Under Fire – Tom McCartin

Poor Tommy, really copped a pasting at the hands of Charlie Curnow. Both McCartins have worked terrifically in tandem this season, but the Blues forward line really tested Sydney’s defence, and forced their midfield to work overtime to try and curb the influence of Walsh and Co.

 

West Coast

On Fire – Jamie Cripps

The pressure applied in the forward half from the veteran was immense for the Eagles. Cripps got on the end of a couple of goals and did well at locking the ball in the front half at times for the Eagles, but it was his chase and constant attention to his opponent that made him stand out for me. The Eagles were only a single point off equalling their highest score for the season, so although they were scored against heavily, their 13 goals was their best return since their win over Collingwood back in Round 4.

 

Under Fire – Tom Barrass

After being in a backline that’s fared under fire for much of the season, Barrass has been dependable in defence alongside Jeremy McGovern, but against the Giants, he looked like a fish out of water.

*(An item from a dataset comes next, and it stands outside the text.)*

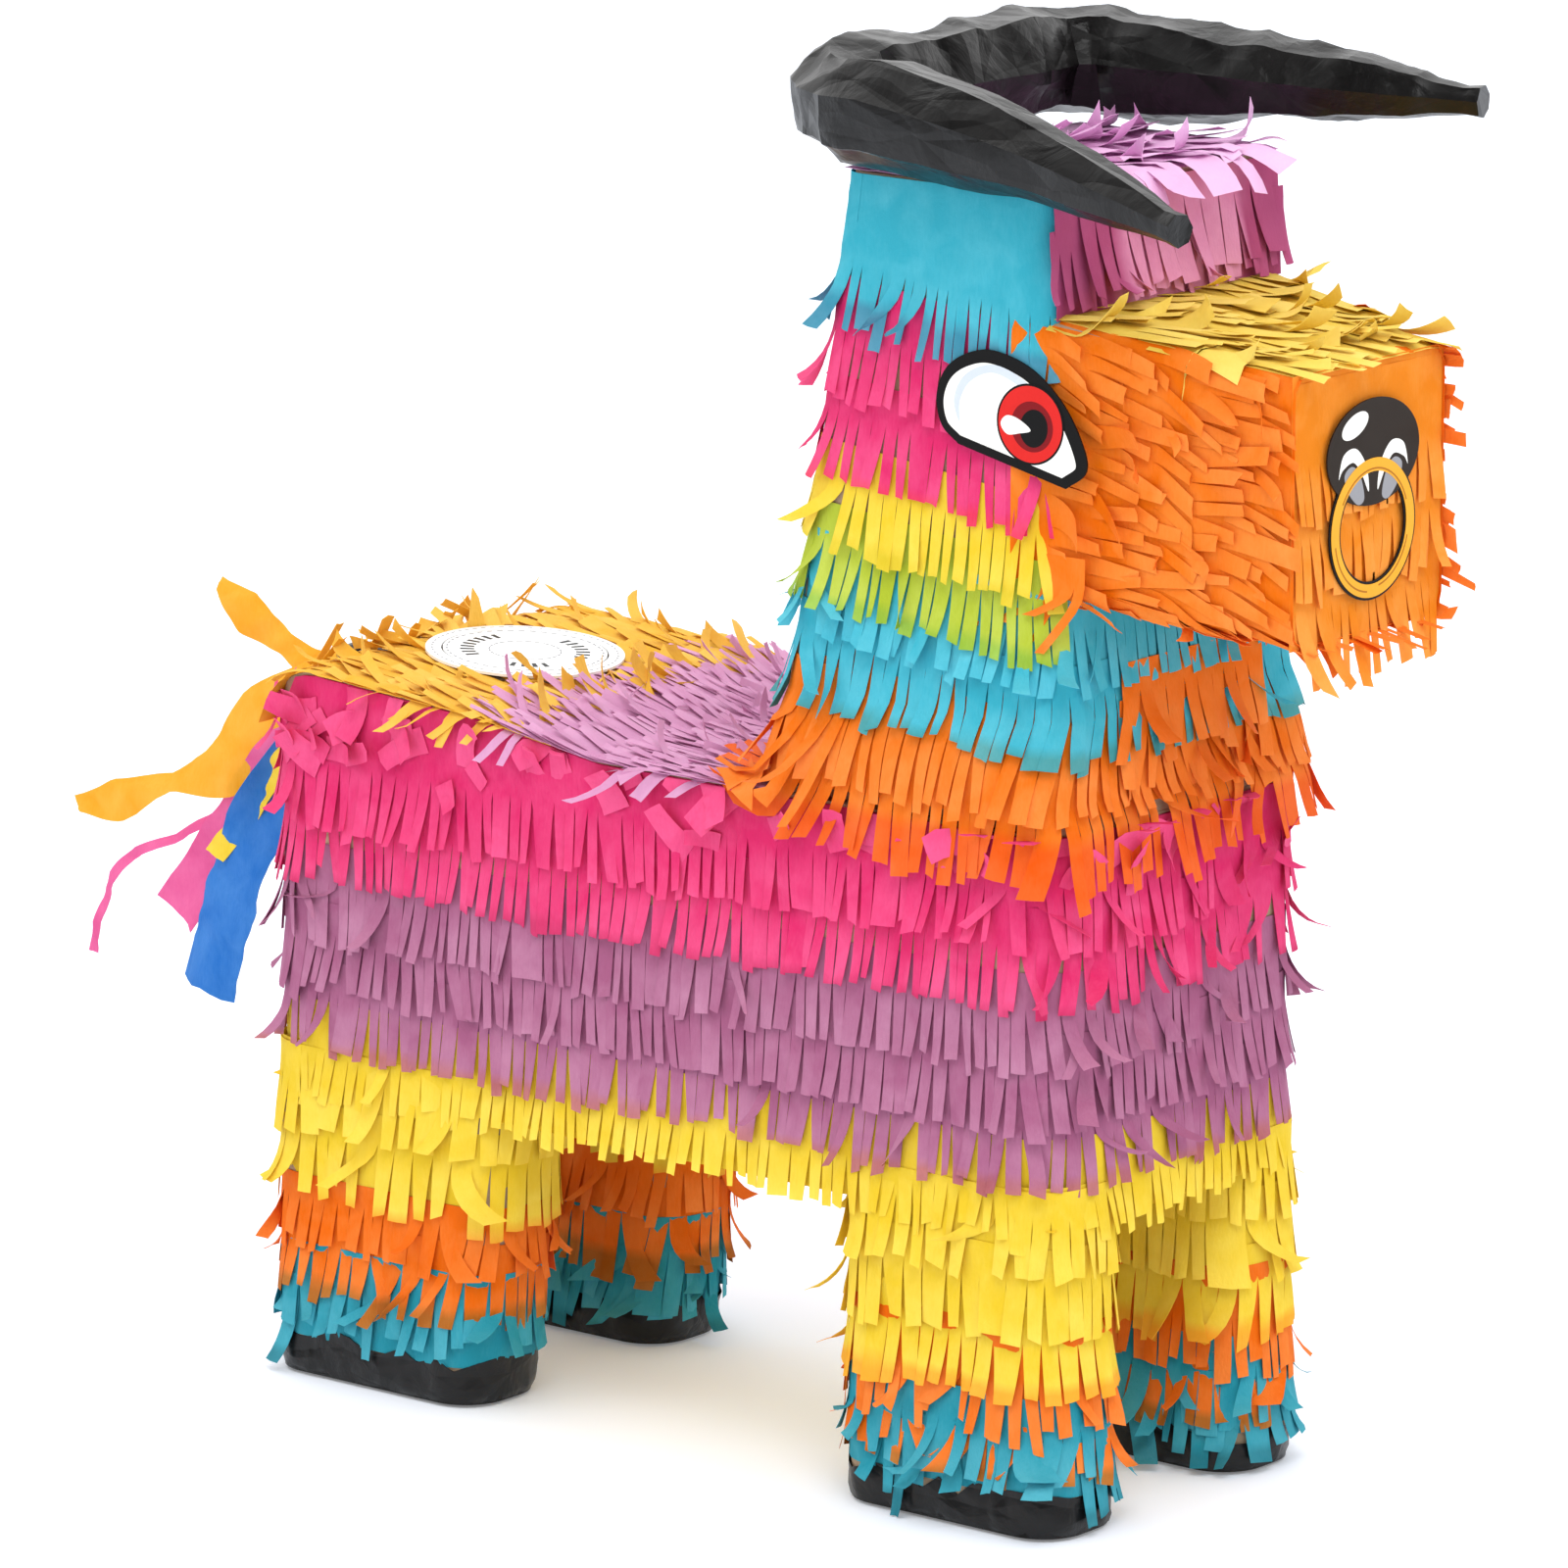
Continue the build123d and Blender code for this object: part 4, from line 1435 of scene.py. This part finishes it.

Often found out of position and worked away from the contest, it was an extremely quiet game from a usually somewhat reliable defender that provided very little contest for his backline.

 

Western Bulldogs

On Fire – Marcus Bontempelli

A brilliant cameo up forward from the Bulldogs skipper netted himself 3.2 whilst still spending plenty of time winning the ball in the middle. The Bont’s height makes him a tricky matchup at the best of times, the Suns’ defenders learnt this the hard way, with his contested aerial marking on full display.

 

Under Fire – Zayne Cordy

Once again, not entirely Cordy’s fault, but being thrown in the ruck and moved around the ground is severely hampering his effect on games. Not just reflected on the stats sheet, but in the way he’s presented when under fire. Things should change once Tim English makes his way back from injury, but right now Cordy is the sacrificial lamb that’s making the team play better as a whole whilst sacrificing his own game.